(Parts and joints as JSON)

----

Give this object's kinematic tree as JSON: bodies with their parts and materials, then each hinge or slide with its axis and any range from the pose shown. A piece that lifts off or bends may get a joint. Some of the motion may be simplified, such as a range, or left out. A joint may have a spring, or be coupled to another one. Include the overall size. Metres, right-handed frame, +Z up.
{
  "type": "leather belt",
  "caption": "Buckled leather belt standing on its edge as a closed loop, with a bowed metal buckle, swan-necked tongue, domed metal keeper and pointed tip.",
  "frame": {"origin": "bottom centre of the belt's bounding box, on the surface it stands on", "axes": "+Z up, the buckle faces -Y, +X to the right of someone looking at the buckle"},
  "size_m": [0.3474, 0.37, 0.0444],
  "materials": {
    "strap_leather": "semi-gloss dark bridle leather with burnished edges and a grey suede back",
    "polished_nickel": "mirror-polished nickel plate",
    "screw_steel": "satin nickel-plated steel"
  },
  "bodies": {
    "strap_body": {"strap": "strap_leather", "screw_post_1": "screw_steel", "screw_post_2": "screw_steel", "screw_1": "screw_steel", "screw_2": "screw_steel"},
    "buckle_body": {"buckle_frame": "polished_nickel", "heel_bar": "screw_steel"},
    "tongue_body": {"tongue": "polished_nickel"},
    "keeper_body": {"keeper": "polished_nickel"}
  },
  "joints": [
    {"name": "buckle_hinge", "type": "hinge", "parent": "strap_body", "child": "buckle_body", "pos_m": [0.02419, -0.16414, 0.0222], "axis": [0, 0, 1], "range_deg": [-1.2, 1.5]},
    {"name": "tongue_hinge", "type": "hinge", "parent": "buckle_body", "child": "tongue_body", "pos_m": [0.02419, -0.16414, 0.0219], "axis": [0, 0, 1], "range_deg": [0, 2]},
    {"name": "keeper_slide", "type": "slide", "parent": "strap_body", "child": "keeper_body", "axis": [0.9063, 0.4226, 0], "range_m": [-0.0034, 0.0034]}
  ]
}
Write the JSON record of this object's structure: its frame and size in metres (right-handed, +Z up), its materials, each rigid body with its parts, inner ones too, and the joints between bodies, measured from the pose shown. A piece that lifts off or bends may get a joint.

----

**AIM OF THE EXERCISE:** From the material above, copy each line that includes the word "pose".

**WRITTEN RESPONSE:**
Give this object's kinematic tree as JSON: bodies with their parts and materials, then each hinge or slide with its axis and any range from the pose shown. A piece that lifts off or bends may get a joint. Some of the motion may be simplified, such as a range, or left out. A joint may have a spring, or be coupled to another one. Include the overall size. Metres, right-handed frame, +Z up.
Write the JSON record of this object's structure: its frame and size in metres (right-handed, +Z up), its materials, each rigid body with its parts, inner ones too, and the joints between bodies, measured from the pose shown. A piece that lifts off or bends may get a joint.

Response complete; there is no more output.